Mais le pouvoir ne considère pas l’Opposition ; il sait ce qu’il a à faire pour obtenir le résultat qu’il souhaite. Le calendrier électoral inversé de façon honteuse ne sera pas modifié ; les Burkinabé de l’extérieur ne pourront pas voter ; les votes multiples seront légion et dénatureront le scrutin, puisqu’on aura eu recours à la multitude de documents d’identification pour l’établissement des listes, qu’une seule personne pourra récupérer les cartes de toute la famille en zone rurale, et que la photo et les empreintes digitales ne figureront pas sur la carte d’électeur.

Ces élections seront d’autant plus dénaturées que le fichier informatique n’aura pas été contrôlé durant tout le processus électoral, comme exigé, que le paraphe du bulletin unique se fera au début de l’opération de vote et non tout au long, que les perdiems ne seront pas distribués aux représentants des partis politiques au moment de l’opération de récupération des cartes.

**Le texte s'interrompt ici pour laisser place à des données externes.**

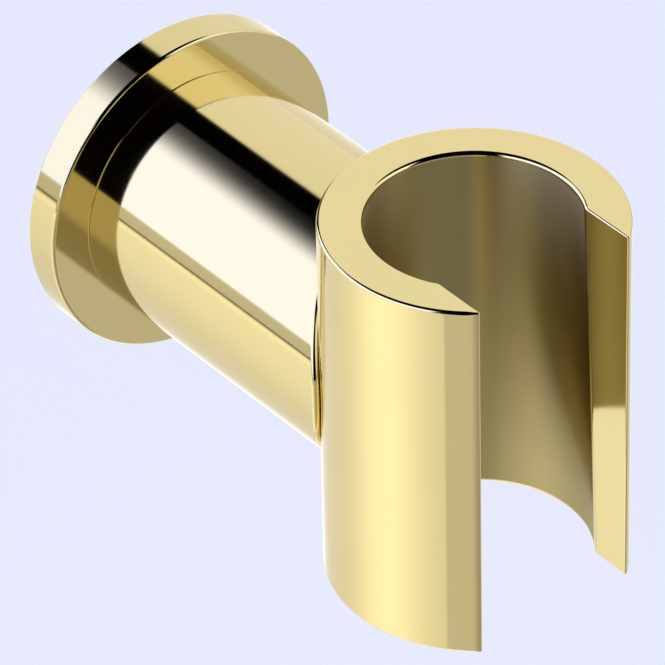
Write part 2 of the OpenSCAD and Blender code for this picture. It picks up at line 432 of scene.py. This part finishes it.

Encore plus dommageable, Blaise Compaoré briguera un troisième mandat malgré l’interdiction de l’article 37 de notre Constitution. Ceux sur qui on doit pointer un doigt, ce sont ceux qui n’ont pas répondu favorablement aux demandes.

Je voudrais donc qu’on nuance les condamnations à l’inaction de l’Opposition par rapport notamment aux conditions qui prévalent à l’organisation des consultations à venir. Je demande aux militants de l’Opposition de se mobiliser pour pouvoir faire face à la forfaiture qui s’annonce.